Protection of Bacterial Spores in Space, a Contribution to the Discussion on Panspermia

Gerda Horneck, Petra Rettberg, Günther Reitz, Jörg Wehner, Ute Eschweiler, Karsten Strauch, Corinna Panitz, Verena Starke, Christa Baumstark-Khan

Spores of Bacillus subtilis were exposed to space in the BIOPAN facility of the European Space Agency onboard of the Russian Earth-orbiting FOTON satellite. The spores were exposed either in dry layers without any protecting agent, or mixed with clay, red sandstone, Martian analogue soil or meteorite powder, in dry layers as well as in so-called 'artificial meteorites', i.e. cubes filled with clay and spores in naturally occurring concentrations.
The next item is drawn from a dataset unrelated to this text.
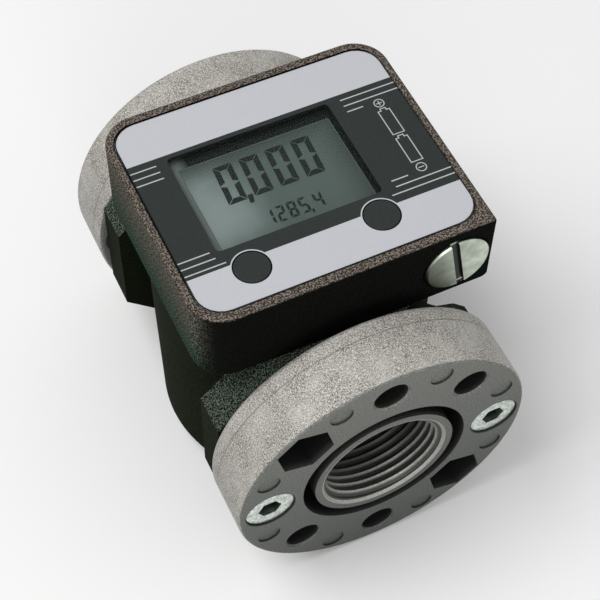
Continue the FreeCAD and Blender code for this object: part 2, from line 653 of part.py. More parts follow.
def contact_strips():
    """Elastomer strips between the glass and the circuit board."""
    x0, x1, y0, y1 = WINDOW
    strips = []
    for y in (y0 - STRIP_OFFSET, y1 + STRIP_OFFSET):
        strips.append(block(x0, x1, y - STRIP_W / 2, y + STRIP_W / 2,
                            BOARD_Z + BOARD_T, LCD_TOP_Z - LCD_T))
    return strips


def circuit_board():
    x0, x1, y0, y1 = CAVITY
    g = BOARD_GAP
    top = BOARD_Z + BOARD_T
    board = rounded_plate(x0 + g, x1 - g, y0 + g, y1 - g, BOARD_Z, top, [BOARD_CORNER_R] * 4)
    holes = [rod(BOARD_HOLE_R, BOARD_Z, top, at=V(x, y, 0)) for x, y in BOARD_POSTS]
    return board.cut(holes)


def board_screws():
    screws = []
    top = BOARD_Z + BOARD_T
    for x, y in BOARD_POSTS:
        at = V(x, y, 0)
        shank = rod(BOARD_SCREW_R, BOARD_Z - BOARD_SCREW_REACH, top, at=at)
        screws.append(shank.fuse(rod(BOARD_SCREW_HEAD_R, top, top + BOARD_SCREW_HEAD_T, at=at)))
    return screws


def tact_switches():
    """Push switches on the board, under the buttons."""
    switches = []
    low = BOARD_Z + BOARD_T
    top = low + SWITCH_CASE_T
    h = SWITCH_HALF
    for x, y in BUTTONS.values():
        case = block(x - h, x + h, y - h, y + h, low, top)
        switches.append(case.fuse(rod(SWITCH_STEM_R, top, SWITCH_TOP_Z, at=V(x, y, 0))))
    return switches


def button(x, y):
    """Button: a disc in the plate's hole, a flange that keeps it in and a stem to its switch."""
    at = V(x, y, 0)
    disc = rod(BUTTON_R, LABEL_SEAT_Z - BUTTON_GAP, LABEL_TOP_Z + BUTTON_PROUD, at=at)
    rim = [e for e in disc.Edges if isinstance(e.Curve, Part.Circle)
           and e.Curve.Center.z > LABEL_TOP_Z]
    disc = disc.makeFillet(BUTTON_EDGE_R, rim)
    keeper_top = LABEL_SEAT_Z - BUTTON_PLAY
    keeper_low = keeper_top - BUTTON_KEEPER_T
    keeper = rod(BUTTON_R + BUTTON_KEEPER, keeper_low, keeper_top, at=at)
    stem = rod(BUTTON_STEM_R, SWITCH_TOP_Z + BUTTON_TRAVEL + PANE_GAP, keeper_low, at=at)
    return disc.fuse([keeper, stem]).removeSplitter()


def pickup_sensor():
    """Sensor on the board's underside that reaches down to the turbine's magnets."""
    wider, foot_t = SENSOR_FOOT
    stem = rod(PICKUP_R, PICKUP_FLOOR_Z, BOARD_Z - foot_t)
    return stem.fuse(rod(PICKUP_R + wider, BOARD_Z - foot_t, BOARD_Z))


# ---- battery compartment ------------------------------------------------------------------
CELLS_START_Y = -31.0
POLE_R = 2.0
POLE_L = 0.8                          # the pole stands out this far before the can starts
CELL_EDGE_R = 0.5
CONTACT_PLATE_T = 0.4
CONTACT_CONE_R = (2.0, 4.6)
CONTACT_ROOM = 0.2


def cell(start_y):
    """N cell, with its raised positive pole towards the cap."""
    pole = rod(POLE_R, start_y, start_y + POLE_L + CELL_EDGE_R, Y_AXIS, BATTERY_AXIS)
    can = rod(CELL_R, start_y + POLE_L, start_y + CELL_L, Y_AXIS, BATTERY_AXIS)
    rims = [e for e in can.Edges if isinstance(e.Curve, Part.Circle)]
    return can.makeFillet(CELL_EDGE_R, rims).fuse(pole)


def battery_contact():
    """Sprung contact at the closed end of the barrel."""
    end_y = CELLS_START_Y + 2 * CELL_L
    plate_y = BARREL_END_Y - CONTACT_PLATE_T
    disc = rod(BORE_R - CONTACT_ROOM, plate_y, BARREL_END_Y, Y_AXIS, BATTERY_AXIS)
    return disc.fuse(cone(*CONTACT_CONE_R, end_y, plate_y, Y_AXIS, BATTERY_AXIS))


def battery_cap():
    """Slotted screw cap: a bevelled head over a hollow threaded skirt."""
    head = rod(CAP_R, CAP_FACE_Y, CAP_SEAT_Y, Y_AXIS, BATTERY_AXIS)
    rim = [e for e in head.Edges if isinstance(e.Curve, Part.Circle)
           and e.Curve.Center.y < CAP_FACE_Y + 0.01]
    head = head.makeChamfer(CAP_BEVEL, rim)
    skirt = rod(CAP_THREAD_R, CAP_SEAT_Y, CAP_SEAT_Y + CAP_THREAD_L, Y_AXIS, BATTERY_AXIS)
    hollow = rod(CELL_R + CAP_WALL_ROOM, CELLS_START_Y, CAP_SEAT_Y + CAP_THREAD_L, Y_AXIS,
                 BATTERY_AXIS)
    groove_y = CAP_SEAT_Y - 2 * (CAP_RING_SECTION + CAP_RING_GAP)
    ring_groove = tube(CAP_RING_R + CAP_RING_SECTION + SEAT, CAP_RING_R - CAP_RING_SECTION - SEAT,
                       groove_y, CAP_SEAT_Y, Y_AXIS, BATTERY_AXIS)
    half_w = CAP_SLOT_W / 2
    slot = block(-half_w, half_w, CAP_FACE_Y, CAP_FACE_Y + CAP_SLOT_DEPTH, -CAP_R, CAP_R)
    slot.rotate(V(0, 0, 0), Y_AXIS, CAP_SLOT_TURN)
    slot.translate(BATTERY_AXIS)
    return head.fuse(skirt).cut([hollow, ring_groove, slot])


def cap_oring():
    at = V(BATTERY_X, CAP_SEAT_Y - CAP_RING_SECTION - CAP_RING_GAP, BATTERY_Z)
    return ring(CAP_RING_R, CAP_RING_SECTION, Y_AXIS, at)


# ---- write the nodes ----------------------------------------------------------------------
def main():
    os.makedirs("parts", exist_ok=True)
    inlet_pieces = {
        "flange": [flange()],
        "flange_oring": [flange_oring()],
        "flange_screws": flange_screws(),
        "vanes": [vane_cartridge()],
        "bush": [bush()],
    }
    for name, solids in inlet_pieces.items():
        save("inlet_" + name, *solids)
        save("outlet_" + name, *[outlet_side(s) for s in solids])
    save("meter_body", meter_body())
    save("bottom_cover", bottom_cover())
    save("cover_oring", ring(INSERT_R + PLUG_ROOM - COVER_RING_SECTION, COVER_RING_SECTION,
                             at=V(0, 0, COVER_RING_Z)))
    save("cover_screws", *cover_screws())
    save("measuring_insert", measuring_insert())
    save("retaining_rings", retaining_ring(-CLIP_Y - CLIP_T), retaining_ring(CLIP_Y))
    save("turbine_rotor", turbine_rotor())
    save("rotor_shaft", rotor_shaft())
    save("rotor_magnets", *[magnet(side, 0) for side in (-1, 1)])
    save("display_housing", display_housing())
    save("deck_gasket", deck_gasket())
    save("deck_screws", *deck_screws())
    save("label_plate", label_plate())
    save("display_window", display_window())
    save("lcd_panel", lcd_panel())
    save("contact_strips", *contact_strips())
    save("circuit_board", circuit_board())
    save("board_screws", *board_screws())
    save("tact_switches", *tact_switches())
    for name, (x, y) in BUTTONS.items():
        save(name, button(x, y))
    save("pickup_sensor", pickup_sensor())
    save("front_battery", cell(CELLS_START_Y))
    save("rear_battery", cell(CELLS_START_Y + CELL_L))
    save("battery_contact", battery_contact())
    save("battery_cap", battery_cap())
    save("cap_oring", cap_oring())


main()
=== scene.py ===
# %% [markdown]
# # An in-line turbine flow meter
# The meter is a black painted drum between two bare aluminium flanges, with a display head on
# top. The CAD model already holds every solid piece at its real size. This notebook dresses it:
# it gives each piece the finish of its real material, prints the front plate, and cuts a thread
# into each port. Millimetres are used for sizes, and MM turns them to Blender's metres.

# %% Load the frame
import math

import bpy
from mathutils import Euler, Matrix, Vector


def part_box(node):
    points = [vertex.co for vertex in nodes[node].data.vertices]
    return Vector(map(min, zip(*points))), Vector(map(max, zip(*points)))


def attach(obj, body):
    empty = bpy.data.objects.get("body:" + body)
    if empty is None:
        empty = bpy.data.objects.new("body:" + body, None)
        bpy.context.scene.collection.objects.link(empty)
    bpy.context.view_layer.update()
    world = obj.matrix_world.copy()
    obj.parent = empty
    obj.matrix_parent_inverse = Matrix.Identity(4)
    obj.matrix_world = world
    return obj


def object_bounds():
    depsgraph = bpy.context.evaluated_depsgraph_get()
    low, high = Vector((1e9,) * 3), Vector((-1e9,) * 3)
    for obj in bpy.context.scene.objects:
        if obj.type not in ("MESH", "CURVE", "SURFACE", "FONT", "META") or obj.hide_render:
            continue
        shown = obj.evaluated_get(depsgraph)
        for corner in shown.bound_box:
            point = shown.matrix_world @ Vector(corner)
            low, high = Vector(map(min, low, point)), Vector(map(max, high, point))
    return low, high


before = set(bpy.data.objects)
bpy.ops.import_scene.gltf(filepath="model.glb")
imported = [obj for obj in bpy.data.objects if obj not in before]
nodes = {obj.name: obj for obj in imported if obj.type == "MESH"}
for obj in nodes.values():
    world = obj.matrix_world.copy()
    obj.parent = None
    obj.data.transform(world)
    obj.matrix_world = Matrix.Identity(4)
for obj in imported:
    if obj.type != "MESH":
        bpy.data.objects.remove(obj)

MM = 0.001
cad_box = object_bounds()
print(len(nodes), "CAD nodes, box in mm:", [[round(v / MM, 1) for v in c] for c in cad_box])

# %% [markdown]
# ## Two helpers
# Colours are written as the sRGB hex codes that a paint chart or an image editor shows. Blender
# mixes light in linear values, so one function turns the one into the other. A second function
# adds a node with what feeds it and its settings, which keeps every material below short.

# %% Helpers for colours and nodes
def linear(code):
    """Linear colour of an sRGB hex code."""
    values = []
    for i in (0, 2, 4):
        c = int(code[i:i + 2], 16) / 255
        values.append(c / 12.92 if c <= 0.04045 else ((c + 0.055) / 1.055) ** 2.4)
    return (*values, 1.0)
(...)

After about 2 weeks in space, their survival was tested from the number of colony formers. Unprotected spores in layers open to space or behind a quartz window were completely or nearly completely inactivated (survival rates in most cases < or = 10(-6)). The same low survival was obtained behind a thin layer of clay acting as an optical filter. The survival rate was increased by 5 orders of magnitude and more, if the spores in the dry layer were directly mixed with powder of clay, rock or meteorites, and up to 100% survival was reached in soil mixtures with spores comparable to the natural soil to spore ratio. These data confirm the deleterious effects of extraterrestrial solar UV radiation. Thin layers of clay, rock or meteorite are only successful in UV-shielding, if they are in direct contact with the spores. The data suggest that in a scenario of interplanetary transfer of life, small rock ejecta of a few cm in diameter could be sufficiently large to protect bacterial spores against the intense insolation; however, micron-sized grains, as originally requested by Panspermia, may not provide sufficient protection for spores to survive. The data are also pertinent to search for life on Mars and planetary protection considerations for future missions to Mars.